Shawn Burke says the sheer proliferation of services has been important, but what's really driving interest in the mashups is consumers who desire to create their own solutions. The more the mashups happen, the more consumers become interested in exposing their own data. New client technologies like Silverlight, Flash and even Ajax are enabling a new burst of mashup creativity. Another enabler is the fact that the pieces (e.g., YouTube) are getting bigger and more therefore more useable.
Mike notes that REST, iFrames and XMLHTTPRequest have been important drivers and are winning the day over more elaborate initiatives such as WS*.
Aaron says let’s just stick with standards, such as HTTP, JSON, XML, Atom.
What’s holding back mashups? Where are things falling down? Aaron says it's hard for him to be pessimistic since everything seems to be coming together. Pressed on where he's had to "hack around" a service endpoint to make it work, he smiles and says Windows Live has been difficult. “We don't need new standards,” he says, “we just need to continue using the ones we have.”
Mike says mashups are one "ginormous" hack. The big challenge in the end is security. He likes the idea of declarative controls to determine what data gets sent where.
Shawn notes he works for a company that sells tools. He sees REST as a problem because it's hard to build tools for REST endpoints.
JSON is great for communicating state, but it's scary that you're sending code across the internet without confirming that it's only state. The lack of a unified way to identify web services and determine what they offer is his nut to crack. Andy says standards for how gadgets communicate with each other would be valuable.
Aaron believes many business have invested in SOA, but have not seen a return on their investment because there's no way to tie those services together.

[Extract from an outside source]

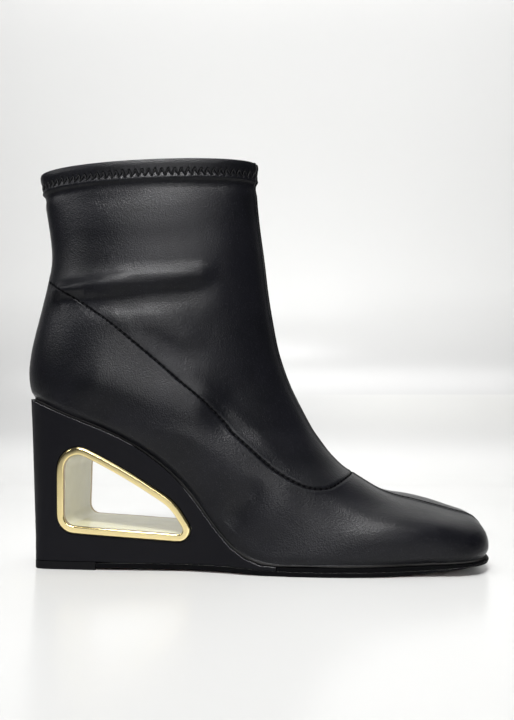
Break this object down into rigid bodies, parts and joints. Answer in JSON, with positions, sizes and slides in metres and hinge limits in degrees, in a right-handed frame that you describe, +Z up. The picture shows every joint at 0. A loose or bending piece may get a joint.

A questioner notes the gap between the simplicity of the tools that users are being given -- such as Yahoo Pipes and Popfly. Andy says a really interesting market is that of Excel users who are not developers, but are somewhat technical. If someone gets a tool right for that audience there's millions to be made. Popfly requires someone write a wrapper in order to make a service useable.
Another panelist says the mashup tool for the masses is the classic portal -- such as Pageflakes or iGoogle -- where a user can aggregate feeds, mail, weather gadgets and more.